Ian Rochford, General Manager of Components at Sealy Australia, knows a thing or two about what makes a good mattress. And it’s a lot more than meets the eye. Innovation is at the core, but it’s also the focus on the details, the materials and stringent specs and processes. From engineering not just the coils, but the machines that make the coils, through to the mindfulness when it comes to material reuse, Ian and Sealy are helping Australia sleep better, one carefully conceived and produced mattress at a time.

Innovation has become something of a catch-phrase for the 21st century – a term thrown around so loosely that it’s almost lost its meaning. But Sealy is keeping it true to its roots. Each part of a Sealy mattress is the result of years of experience of the collective team and a willingness to think outside the square and test the possibilities. In fact, this innovation runs layers deep, as Ian Rochford, General Manager of Components, attests. And Ian should know – he’s been with the company for over 14 years.

“There’s hundreds of years of experience in this building,” Ian says of his team. “We make product and we innovate, but also, we refurbish our own machinery to be able to create these new lines …We not only engineer the coil, we engineer the machine to make the coil. To do a patented spring that’s invented here and only made here.”

And in case you thought this was a run-of-the-mill process. It’s not.

Making the spring in Australia is a big thing. Every other bedding brand uses an external manufacturer to produce the majority of its components. No-one else innovates and is 100% Australian made.

"We have our own formula, our own recipe for the wire. No one else is allowed to have that. It’s our secret herbs and spices," he says.

In fact, Ian and Ty, the factory manager, have traveled to the United States and Mexico to work with the factories there to exchange knowledge and shed some light on Sealy’s Australian processes.

“Since we’re a global company, there’s a lot of knowledge sharing. We can learn from teams around the world and they can learn from us,” he says.

Innovative design, down to its coil

Creating a mattress is not simply a matter of designing a rectangle and stuffing it with comfortable filler. Consider for a moment the coils within your existing mattress – this seemingly small part of the whole of the mattress.
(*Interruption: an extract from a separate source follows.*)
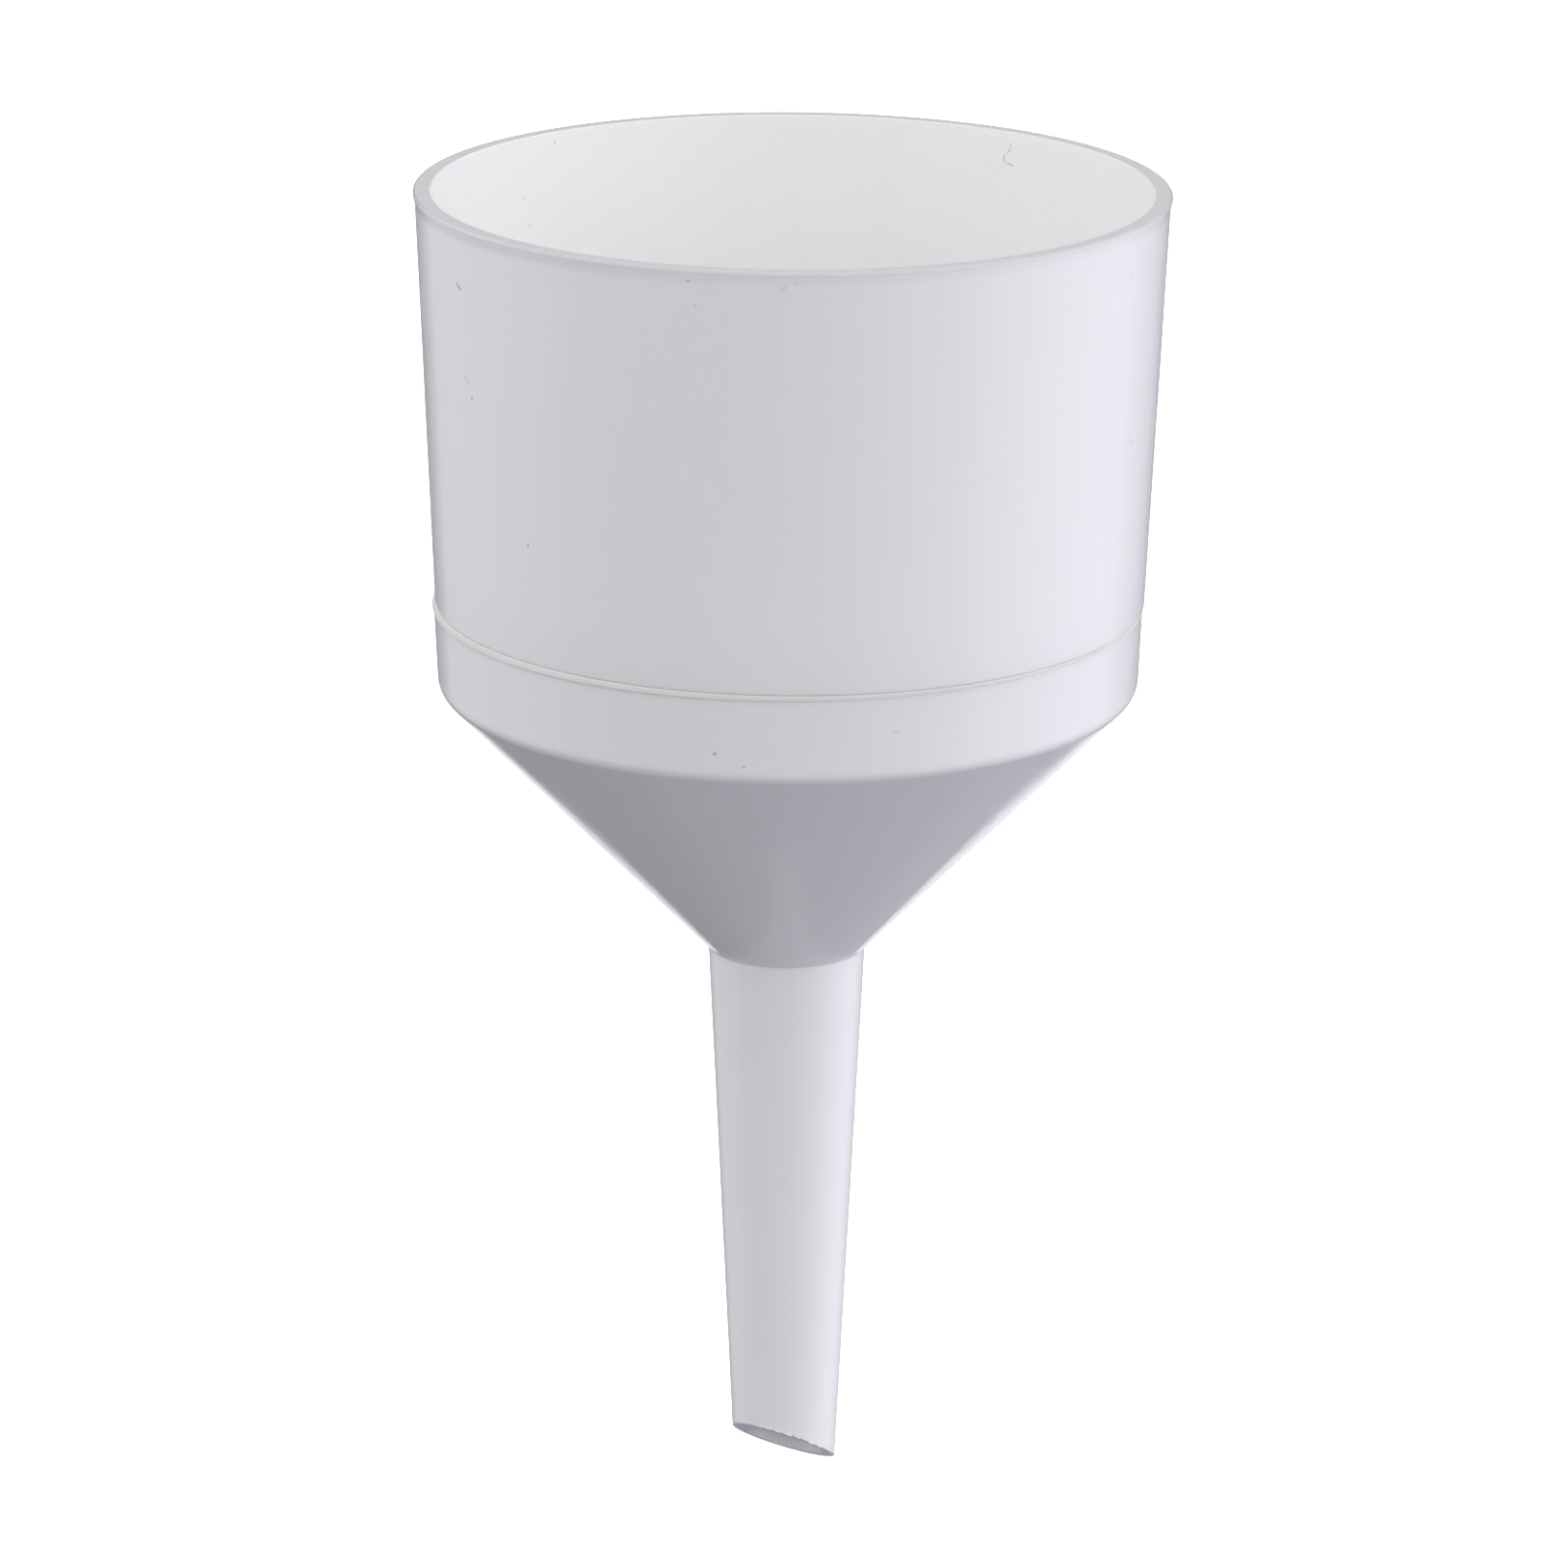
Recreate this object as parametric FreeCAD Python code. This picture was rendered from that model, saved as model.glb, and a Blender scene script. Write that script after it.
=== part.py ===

Creating these coils at Sealy requires a whole think tank in and of itself.


“We’re internally capable of innovating here in Australia; we’re not reliant on others … These days, they (the research and development team) give us a rough idea of what they want, and we can actually figure out if we can make it. There’s no point having a fancy design if we can’t make it. Then we’ll go back with what we can make. It’s a very collaborative process, it keeps going back and forth,” says Ian.

“Our machines are the only machines that can produce our patented coil design in the world. It’s all done here,” he says. 

An important part of this process is testing (and re-testing) to ensure that the accuracy and quality are on par with Sealy’s standards. “We have very strict rules that we work to. We have a system in place to check … We believe that every single person is responsible for quality. Every step of the way that person is responsible for quality,” Ian says.

Considerate consumption

This attention to detail goes into the whole life-cycle of the components that make up a Sealy mattress. Every part of a Sealy mattress is carefully considered – from inception through to development, the sourcing of materials, creation of components, and right through to the rejected pieces.

“At the fibre plant, we do a lot of recycling: we’ll bring back all the offcuts from all the Sealy plants in Australia and turn that into the pad. So, what used to go to landfill is now coming back through here,” says Ian.

Sealy also use offcuts from the garment industry, though the industry isn’t as thriving as it once was. “We have a guy who used to drive around to all of these little seamstress shops to collect their offcuts. We actually bought the pieces which became the protective layer above the spring. Unfortunately, it’s a shrinking market, which is why we now make our own protective padding in-house,” Ian says.
The springs that don’t make the grade are also thoughtfully disposed of – instead of being thrown into the rubbish, destined for landfill, they go into the recycling bin, where they’re sent back to the metal company to be shredded.
“Another part of the components that we look after is the timber,” says Ian. “In the foundations there’s timber, it comes in and goes out, we don’t do any processing. It comes from Maryborough. All Australian timber ... The process of the line has all these cameras watching the product fly along – it picks up the smallest faults and within a flash it will reject it. So we have a tight spec, that’s why only the best gets through.” Ian says.
“Sealy is a company that’s very proud of its product – about where it’s come from, the quality of the build, the technology behind the product. And my job is to uphold that. It’s so easy because it’s either right or it’s wrong. If it’s outside the spec, we don’t let it through. There’s no decision to make,” Ian says.